When to use this: read-heavy DynamoDB tables with the same items read over and over (product catalogues, leaderboards). When NOT to: write-heavy tables, strongly-consistent reads (DAX serves eventually-consistent reads), or apps already using ElastiCache for the same data.

aws dax create-cluster \
  --cluster-name orders-dax \
  --node-type dax.t3.small \
  --replication-factor 3 \
  --iam-role-arn arn:aws:iam::111122223333:role/DaxRole \
  --subnet-group-name dax-subnets

Choosing TTLs and surviving the cache stampede

The hardest problem in caching is invalidation — knowing when a cached value is no longer true. Two failure modes hurt most.

Stale data: your TTL is too long and users see old prices or counts. Shorten the TTL, or use write-through / active invalidation for data that must be fresh.

Cache stampede (thundering herd): a popular key expires, and thousands of requests miss the cache at the same instant and all hammer the database to rebuild it — exactly when it’s busiest. Three defences:

Add jitter to TTLs. Instead of a fixed 300 seconds, use 300 + random(0, 60) so keys don’t all expire together.
Use a lock. The first request to miss takes a short lock (e.g. a Redis SET NX key) and rebuilds the value; others briefly serve the old value or wait.
Degrade gracefully.
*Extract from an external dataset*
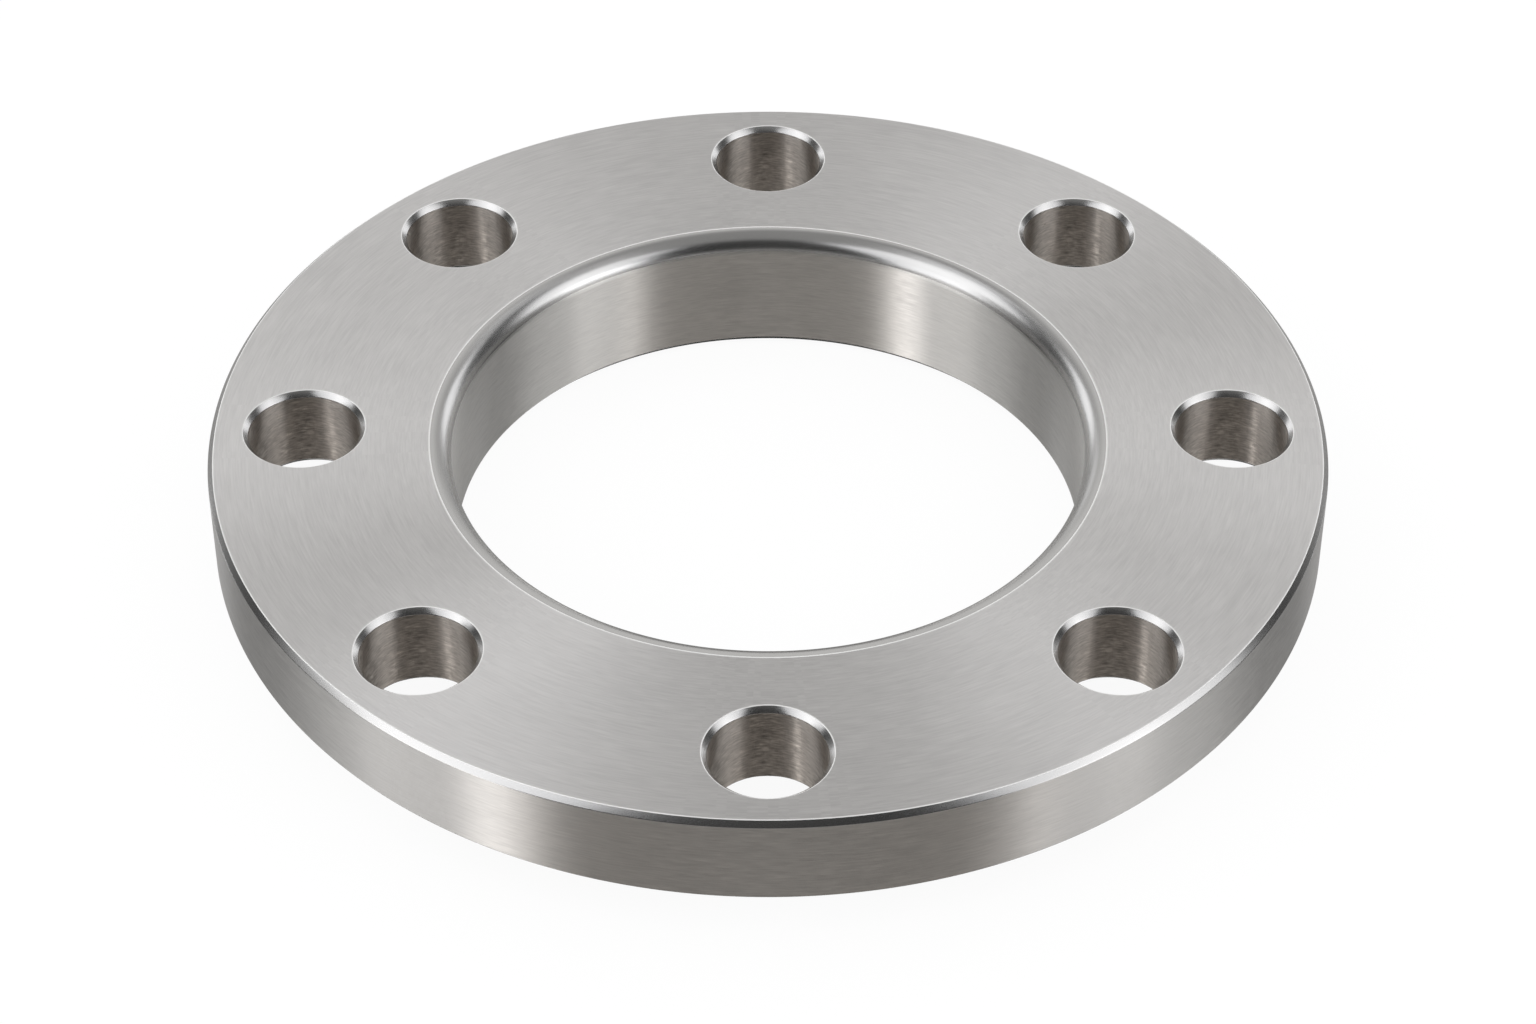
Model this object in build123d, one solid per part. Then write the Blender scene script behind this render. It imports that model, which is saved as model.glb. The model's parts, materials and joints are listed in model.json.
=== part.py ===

If ElastiCache is unreachable, your code must fall through to the database, not crash. Treat the cache as an optimisation, never as the source of truth.

Warning: never let a cache outage take down your whole app. Wrap cache calls in try/catch (or short timeouts) so a missing cache means “slower”, not “down”.

Best practices

Cache the cheapest, hottest data first — measure your slow queries before adding cache everywhere.
Always set a TTL; an entry with no expiry is a future stale-data incident.
Add jitter to TTLs to prevent synchronised expiry and stampedes.
Pick cache-aside as your default; layer write-through only where staleness is unacceptable.
Use content hashes in CloudFront filenames so you almost never need invalidations.
Make the cache optional in code: a cache miss or outage must fall through to the origin.
Put ElastiCache and DAX inside your VPC with tight security groups — never expose a cache to the internet.